Torres and Sablan began their effort with a joint letter to President Obama in September 2016, requesting initiation of the multi-year process to consider sanctuary designation for the Monument.

“Overlaying a Sanctuary designation to include the marine areas of the Marianas Trench Marine National Monument would advance the goals of both the National Marine Sanctuary Act and the original objectives of the Monument proclamation,” they wrote. “It would also support the conservation values, practices, and aspirations of the people of the Marianas and our nation.”

This joint, bipartisan approach by the Marianas leaders helped spur broad community support for the idea of sanctuary designation. In December 2016, Friends of the Marianas Trench, led by Ignacio Cabrera, filed a petition with NOAA nominating the Marianas Trench Marine National Monument as a National Marine Sanctuary. The nomination package included letters, resolutions, and signatures of support from local legislators, mayors and 1,500 residents of the Northern Mariana Islands and Guam.
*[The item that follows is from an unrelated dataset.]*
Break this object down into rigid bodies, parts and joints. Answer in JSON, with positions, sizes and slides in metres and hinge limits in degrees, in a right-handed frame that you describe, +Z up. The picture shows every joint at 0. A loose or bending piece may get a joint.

Placement on the NOAA inventory means that the agency has determined that the nomination successfully met numerous criteria, including ecological, historical, cultural and archaeological significance; economic uses; need for conservation and management of threatened resources; and broad-based community support.

Now that the nomination has been placed on the inventory, NOAA may consider it in the future for designation as a National Marine Sanctuary. Sanctuary designation is a lengthy process that is highly public and participatory. For more information on the sanctuary designation process go to www.nominate.noaa.gov.

Torres and Sablan have agreed to continue working together and to urge NOAA and the new Trump administration to keep the process of adding sanctuary status to the existing Marianas Trench Marine National Monument.